Twenty minutes later, rested, I wake up and can’t find my glasses. I try the coffee table. No glasses. I try under the sofa, no glasses. I have a spare pair out in the car, but these that had been on my nose are very expensive glasses. I go out to the car to get the spares. Returning, I look at Bella. She is smiling and wagging her tail. “Did YOU take those glasses?” Now I am really on a tear. I take all the pillows off the sofa, try down in the seams. I look in the kitchen. I go upstairs to look by the bed. I come down and, crossing the living room rug, kick something that turns out to be my glasses. But, they are pretty much chewed up.

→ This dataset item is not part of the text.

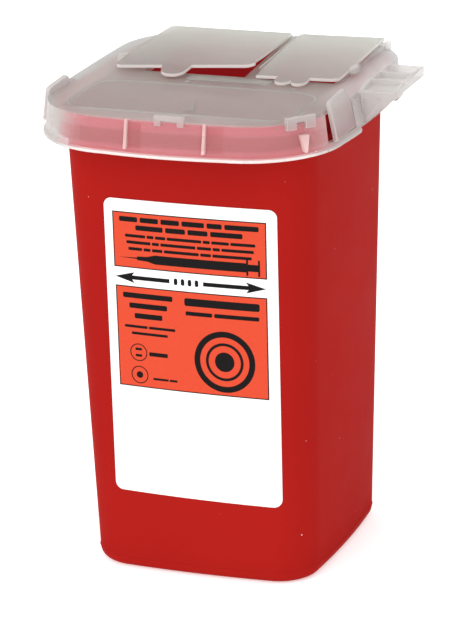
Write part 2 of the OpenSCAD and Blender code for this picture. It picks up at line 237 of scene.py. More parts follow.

So here is the story, as I piece it together. I take the glasses off just as I am about to go to sleep but all I do is set them on the sofa in the space between my body and the back of the sofa. Bella jumps up and snuggles in that space. There is something poking her. I am now snoring. She finds the offending thing under herself, takes it in her mouth, leaps off the sofa and onto the floor and bites my glasses to death. She thinks she has just removed an offending object from where we were trying to sleep. She is smiling and wagging her tail.
“Good Bella,” say I.
I think of the poop in the glove compartment. I can take the broken glasses to Dr. Roeloff on my way to Dr. Turetsky. He could get away with just making new frames.
So this is all the good stuff just today about life with a dog. People are either for dogs or agin’ ‘em. I’m for them.